Perceptron classification

classLabels = perceptronClassify(perceptron, test) - the inputs of the function are the structure with the learned classifier and the testing data. The output of the function is an array with the class labels. Classification follows according to

$$\hat{y}=\arg \max\limits_{y \in Y} \vec{x}_t^\top\vec{w}_y+b_y$$

with the result being converted from the number labels to the char labels and then returned as an output.

##### 3.4.3 Confusion Matrix

confusionMatrix() - the function prints result of the classification and the confusion matrix. The inputs of the function are given labels and the labels obtained by the classification.

##### 3.4.4 NN classifier

The functions nnLearn and nnClassify for the 1-nearest neighbor classifier ready for implementation.

nn = nnLearn(train, trainLabels) - the inputs of the function are the training data and their labels. The output of the function is the structure with the learned classifier.

classLabels = nnClassify(nn,test) - the inputs of the function are the structure with the learned classifier and the testing data. The output of the function is an array with the class labels.

##### 3.4.5 Naive Bayes classifier

The functions bayesLearn and bayesClassify for the naive Bayes classifier ready for implementation.

bayes = bayesLearn(train, train_labels) - the inputs of the function are the training data and their labels. The output of the function is the structure with the learned classifier.

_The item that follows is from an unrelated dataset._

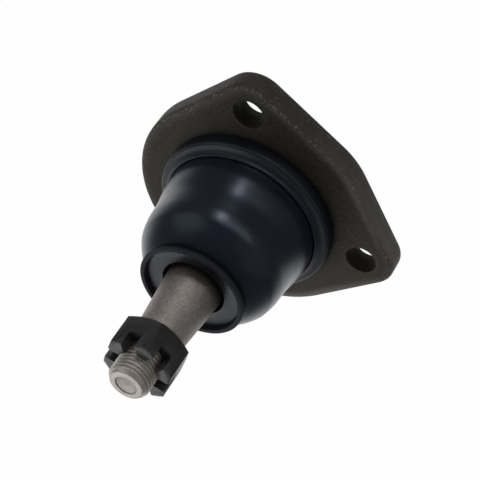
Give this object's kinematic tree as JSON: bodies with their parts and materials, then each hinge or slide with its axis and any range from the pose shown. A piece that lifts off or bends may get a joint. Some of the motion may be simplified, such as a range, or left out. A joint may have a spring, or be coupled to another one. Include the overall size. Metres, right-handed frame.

classLabels = bayesClassify(bayes, test) - the inputs of the function are the structure with the learned classifier and the testing data. The output of the function is an array with the class labels.

### 3.5 Evaluation

• Implementation of the 1-NN classifier [0–5] pts.
• Implementation of the naive Bayes classifier assuming the conditional independence of the probabilities [0–10] pts.
• Robust implementation capable of handling arbitrary number of classes or feature vectors [0–2] pt.
• Bonus points for an effective, interesting implementation and additional features [0–1] pt.

## References

##### [1]

Christopher M. Bishop. Pattern Recognition and Machine Learning. Springer Science+Bussiness Media, New York, NY, 2006.

##### [2]

T.M. Cover and P.E. Hart. Nearest neighbor pattern classification. IEEE Transactions on Information Theory, 13(1):21–27, January 1967.

##### [3]

Richard O. Duda, Peter E. Hart, and David G. Stork. Pattern classification. Wiley Interscience Publication. John Wiley, New York, 2nd edition, 2001.

##### [4]

Vojtěch Franc and Václav Hlaváč. Statistical pattern recognition toolbox for Matlab. Research Report CTU–CMP–2004–08, Center for Machine Perception, K13133 FEE. Czech Technical University, Prague, Czech Republic, June 2004. http://cmp.felk.cvut.cz/cmp/software/stprtool/index.html.

##### [5]

Michail I. Schlesinger and Václav Hlaváč. Ten Lectures on Statistical and Structural Pattern Recognition. Kluwer Academic Publishers, Dordrecht, The Netherlands, 2002.

## Examples of Practice

Figure 4: Example of an automatic text localization in an image. Further information can be found at http://cmp.felk.cvut.cz/~zimmerk/lpd/index.html.

Figure 5: Example of a commercial application for registration plate recognition in a video. Demo videos can found at http://cmp.felk.cvut.cz/cmp/courses/X33KUI/Videos/RP_recognition/ and you have also seen a demonstration of the first algorithm in the first seminar.

1)
Multiset means that e.g. coin of 2 CZK and 5 g may occur repeatedly in training set.
2)
Discrimination functions exists even for Bayesian classifiers. Discuss.
3)
We have used slightly different naming conventions in the lectures $g_s(\vec{x})=\vec{b}_s^\top\vec{x}+c_s$.